• **Data for the task**
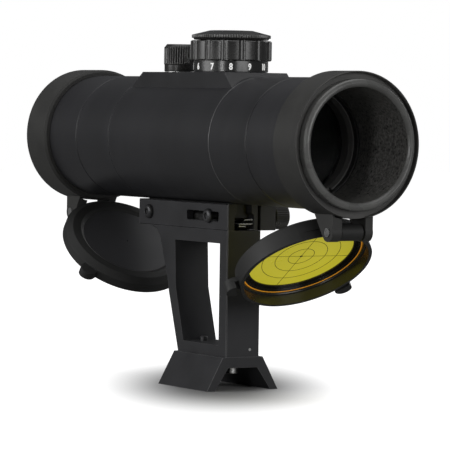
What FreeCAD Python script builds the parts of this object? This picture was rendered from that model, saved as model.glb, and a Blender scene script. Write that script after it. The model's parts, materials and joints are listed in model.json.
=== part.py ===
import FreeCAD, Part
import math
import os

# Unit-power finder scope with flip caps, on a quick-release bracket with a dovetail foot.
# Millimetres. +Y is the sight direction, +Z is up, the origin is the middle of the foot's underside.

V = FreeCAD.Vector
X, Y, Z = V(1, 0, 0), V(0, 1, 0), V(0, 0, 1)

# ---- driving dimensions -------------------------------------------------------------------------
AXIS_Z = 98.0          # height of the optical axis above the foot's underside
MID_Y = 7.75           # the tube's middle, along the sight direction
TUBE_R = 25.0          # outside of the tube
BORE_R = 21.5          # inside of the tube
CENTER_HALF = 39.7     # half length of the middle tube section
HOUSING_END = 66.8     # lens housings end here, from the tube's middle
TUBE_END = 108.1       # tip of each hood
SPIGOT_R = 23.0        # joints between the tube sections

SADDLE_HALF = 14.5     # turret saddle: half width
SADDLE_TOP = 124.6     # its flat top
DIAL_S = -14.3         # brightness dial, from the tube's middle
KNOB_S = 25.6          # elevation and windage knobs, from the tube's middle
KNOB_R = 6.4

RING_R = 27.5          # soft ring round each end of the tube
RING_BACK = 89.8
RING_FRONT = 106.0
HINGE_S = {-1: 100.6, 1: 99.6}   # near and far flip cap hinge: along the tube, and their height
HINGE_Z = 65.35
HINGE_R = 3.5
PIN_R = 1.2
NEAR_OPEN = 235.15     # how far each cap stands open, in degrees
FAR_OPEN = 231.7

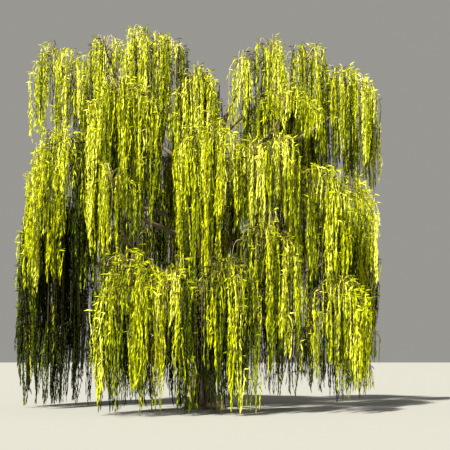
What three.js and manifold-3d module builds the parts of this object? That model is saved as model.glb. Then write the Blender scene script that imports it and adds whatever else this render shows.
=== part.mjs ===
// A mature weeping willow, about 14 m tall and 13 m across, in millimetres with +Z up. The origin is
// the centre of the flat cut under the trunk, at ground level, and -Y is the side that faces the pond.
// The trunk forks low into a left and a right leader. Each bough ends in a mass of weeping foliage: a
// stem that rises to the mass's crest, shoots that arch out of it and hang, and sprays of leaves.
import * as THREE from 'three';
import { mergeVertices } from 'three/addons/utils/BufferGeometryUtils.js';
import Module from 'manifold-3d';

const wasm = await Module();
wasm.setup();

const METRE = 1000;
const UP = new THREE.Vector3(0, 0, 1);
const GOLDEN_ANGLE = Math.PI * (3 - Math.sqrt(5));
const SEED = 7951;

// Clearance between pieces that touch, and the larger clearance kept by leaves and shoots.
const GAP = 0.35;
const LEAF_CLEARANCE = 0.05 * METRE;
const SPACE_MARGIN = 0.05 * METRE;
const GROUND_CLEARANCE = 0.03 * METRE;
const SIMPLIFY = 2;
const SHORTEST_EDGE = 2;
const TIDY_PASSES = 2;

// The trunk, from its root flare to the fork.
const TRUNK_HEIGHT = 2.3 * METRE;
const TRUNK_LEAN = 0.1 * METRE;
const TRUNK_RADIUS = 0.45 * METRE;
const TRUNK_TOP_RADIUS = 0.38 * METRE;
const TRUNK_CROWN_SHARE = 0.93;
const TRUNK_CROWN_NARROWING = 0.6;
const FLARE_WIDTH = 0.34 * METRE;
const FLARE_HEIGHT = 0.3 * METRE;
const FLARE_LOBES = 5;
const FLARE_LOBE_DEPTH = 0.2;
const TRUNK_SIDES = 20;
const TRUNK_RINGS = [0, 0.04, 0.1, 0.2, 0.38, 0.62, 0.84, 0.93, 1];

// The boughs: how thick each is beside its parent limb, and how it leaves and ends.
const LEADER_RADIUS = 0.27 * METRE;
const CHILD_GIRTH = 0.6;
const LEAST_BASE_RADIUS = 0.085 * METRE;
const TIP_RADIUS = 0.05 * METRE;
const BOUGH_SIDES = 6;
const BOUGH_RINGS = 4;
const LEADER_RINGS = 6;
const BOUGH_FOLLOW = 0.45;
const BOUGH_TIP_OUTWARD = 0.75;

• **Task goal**
Take exactly the lines from the one containing "What three.js and" through the one containing "import Module from 'manifold-3d';" in the data above, and output them with nothing added.

• **Task answer**
What three.js and manifold-3d module builds the parts of this object? That model is saved as model.glb. Then write the Blender scene script that imports it and adds whatever else this render shows.
=== part.mjs ===
// A mature weeping willow, about 14 m tall and 13 m across, in millimetres with +Z up. The origin is
// the centre of the flat cut under the trunk, at ground level, and -Y is the side that faces the pond.
// The trunk forks low into a left and a right leader. Each bough ends in a mass of weeping foliage: a
// stem that rises to the mass's crest, shoots that arch out of it and hang, and sprays of leaves.
import * as THREE from 'three';
import { mergeVertices } from 'three/addons/utils/BufferGeometryUtils.js';
import Module from 'manifold-3d';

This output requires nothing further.